Application of airborne LiDAR to mapping seismogenic faults in forested mountainous terrain, southeastern Alps, Slovenia

Abstract

Results are presented of the first airborne LiDAR survey ever flown in Europe for the purpose of mapping the surface expression of earthquake‐prone faults. Detailed topographic images derived from LiDAR data of the Idrija and Ravne strike‐slip faults in NW Slovenia reveal geomorphological and structural features that shed light on the overall architecture and kinematic history of both fault systems.

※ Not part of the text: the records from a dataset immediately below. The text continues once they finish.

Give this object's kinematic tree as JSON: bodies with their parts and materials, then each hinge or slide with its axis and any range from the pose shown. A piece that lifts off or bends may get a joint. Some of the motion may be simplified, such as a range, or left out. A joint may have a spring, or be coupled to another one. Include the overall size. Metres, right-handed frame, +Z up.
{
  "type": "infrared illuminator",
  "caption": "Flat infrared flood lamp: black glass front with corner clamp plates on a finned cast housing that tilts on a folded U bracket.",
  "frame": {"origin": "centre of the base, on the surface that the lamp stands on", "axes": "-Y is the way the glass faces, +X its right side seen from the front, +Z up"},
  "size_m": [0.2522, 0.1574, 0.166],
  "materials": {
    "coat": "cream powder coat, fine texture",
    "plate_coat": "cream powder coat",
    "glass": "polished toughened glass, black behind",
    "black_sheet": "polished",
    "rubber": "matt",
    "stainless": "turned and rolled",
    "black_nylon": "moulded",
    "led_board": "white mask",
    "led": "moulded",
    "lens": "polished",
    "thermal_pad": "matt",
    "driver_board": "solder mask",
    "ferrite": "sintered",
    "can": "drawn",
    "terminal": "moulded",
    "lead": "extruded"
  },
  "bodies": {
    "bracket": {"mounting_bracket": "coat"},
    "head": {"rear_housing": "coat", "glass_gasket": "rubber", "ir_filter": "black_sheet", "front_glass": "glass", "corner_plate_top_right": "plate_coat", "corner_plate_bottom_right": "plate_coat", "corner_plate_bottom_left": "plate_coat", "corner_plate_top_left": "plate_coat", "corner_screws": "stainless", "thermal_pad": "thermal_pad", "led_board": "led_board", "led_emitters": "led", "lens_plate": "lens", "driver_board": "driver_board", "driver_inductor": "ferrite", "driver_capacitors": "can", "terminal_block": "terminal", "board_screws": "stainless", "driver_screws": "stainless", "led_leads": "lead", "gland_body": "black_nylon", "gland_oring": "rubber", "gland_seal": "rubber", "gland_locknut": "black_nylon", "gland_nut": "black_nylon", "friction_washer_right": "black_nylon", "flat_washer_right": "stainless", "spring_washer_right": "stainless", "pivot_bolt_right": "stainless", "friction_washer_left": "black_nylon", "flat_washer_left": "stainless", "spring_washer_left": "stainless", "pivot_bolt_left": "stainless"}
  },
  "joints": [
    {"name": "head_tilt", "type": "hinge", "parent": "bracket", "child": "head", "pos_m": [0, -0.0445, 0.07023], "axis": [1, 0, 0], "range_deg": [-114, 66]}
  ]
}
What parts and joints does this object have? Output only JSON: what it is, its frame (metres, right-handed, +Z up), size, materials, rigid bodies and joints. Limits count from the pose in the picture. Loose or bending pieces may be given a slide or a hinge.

The 1998 MW = 5.6, and 2004 MW = 5.2 Ravne Fault earthquakes and the historically devastating 1511 M = 6.8 Idrija earthquake indicate that both systems pose a serious seismic hazard in the region. Because both fault systems occur within forested terrain, a tree removal algorithm was applied to the data; the resulting images reveal surface scarps and tectonic landforms in unprecedented detail. Importantly, two sites were discovered to be potentially suitable for fault trenching and palaeo‐seismological analysis. This study highlights the potential contribution of LiDAR surveying in both low‐relief valley terrain and high‐relief mountainous terrain to a regional seismic hazard assessment programme. Geoscientists working in other tectonically active regions of the world where earthquake‐prone faults are obscured by forest cover would also benefit from LiDAR maps that have been processed to remove the canopy return and reveal the forest floor topography.